Start of trail at parking area
            Start on the mowed-grass trail that heads west from the parking area.  Very quickly you pass the preserve’s dedication marker (a rock with metal plaque that was placed here on August 23, 1974) and reach a major trail intersection at an information kiosk.  Four other mowed-grass trails leave this intersection.  This trail description continues on the trail marked “waterfowl blind” that goes straight.  Note that the trail going sharply left leads to the parking area along Haggerty Rd., and the Moraine Trail going right is not used on this hike.
            A brief descent through a heavily wooded area brings you to the wooden waterfowl blind that overlooks the smaller of the preserve’s two ponds.  While I saw numerous common birds such as cardinals, robins, sparrows, and chickadees throughout this preserve, I saw no waterfowls at this pond during my visit on a humid late July morning.  The trail ends at the blind, so next you must hike the short distance back to the major trail intersection.  To continue your tour of the preserve, turn sharply right to begin the signed Meadow Trail.
Smaller kettle lake, as seen from first waterfowl blind
            True to its name, the Meadow Trail heads west through the heart of the prairie.  Prairie grasses and other plants including coneflower abound in the prairie.  As you approach the preserve’s western boundary, the trail curves right to begin heading north.  An active farm field can be seen across the fence to your left.
            At 0.8 miles, you reach the end of the Meadow Trail at its intersection with the Kettle Lake Trail.  Our main loop turns right to begin the Kettle Lake Trail, but first turn left to visit the second waterfowl blind, which is reached in only a couple hundred feet.  This blind overlooks the larger northern pond, which contained a heron on my visit.  Neither of these ponds have a major source or outlet, so the water level rises and falls with local rainfall and drought.  Enjoy the placid water and see what kinds of waterfowl you can see.
Larger kettle lake, as seen from second waterfowl blind
            Back on the Kettle Lake Trail, the trail heads east through the prairie between the two ponds.  Some short boardwalks carry you over seasonal wet areas, but for the most part the mowed-grass trail makes for dry and easy walking.  1.1 miles into the hike, the trail exits the prairie, enters the forest, and climbs a 25-foot hill that marks the edge of the kettle basin.  The climb is somewhat steep but brief, and the treadway here changes from mowed-grass to dirt.
            At the top of the hill, you reach another trail intersection with options going straight and left.  Both of these trails eventually lead to the Moraine Trail, so the choice is yours.  This description will turn left to begin the narrower Multiflora Trail, which traces an unusual arc-like route along the rim overlooking the kettle basin.  Dense forest consisting of oak, hickory, and black walnut trees prevents any views.

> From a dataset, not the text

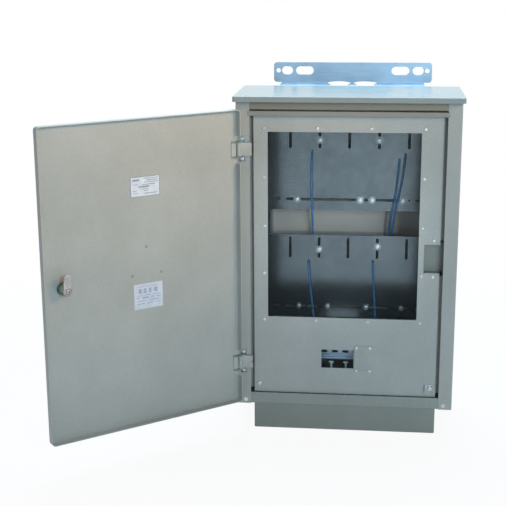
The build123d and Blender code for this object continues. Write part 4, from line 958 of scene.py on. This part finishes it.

            At 1.4 miles, the Multiflora Trail ends at its intersection with the Moraine Trail.  A right turn here would shorten the hike to only 1.8 miles, but for the full tour turn left to quickly reach another trail intersection.  The Boundary Trail exiting right at this intersection will be our eventual route back to the parking area, but to also explore the heavily wooded northeastern corner of the preserve, continue straight to begin the White Oak Loop Trail.
Starting the White Oak Loop
            The White Oak Loop Trail forms a 0.9 mile lollipop loop through a secluded part of the preserve, which is a heavily forested tract of land surrounded on three sides by active farm fields.  Where the trail splits to form its loop, I chose to continue straight and hike the loop counterclockwise.  On my hike, I passed numerous black trash bags that contained garlic mustard, an alien shrub that volunteers are working to remove from the preserve.  Interpretive signs describe some of the more common trees and animals found in this part of the preserve.
            After hiking around the White Oak Loop and returning to the Boundary Trail intersection, turn left to begin the final leg back to the parking area.  As its name suggests, the Boundary Trail heads south along the preserve’s eastern boundary.  More active farm fields are visible beyond an old wire fence on the left.  After 0.4 miles of nearly level and nearly straight walking, you come out beside the preserve’s maintenance building, which must be walked around to reach the parking area that contains your car and complete the hike.  If you find yourself in this area in October, you may want to time your visit to coincide with the nearby Circleville Pumpkin Show, a regionally famous event that features everything about everyone’s favorite orange fall fruit.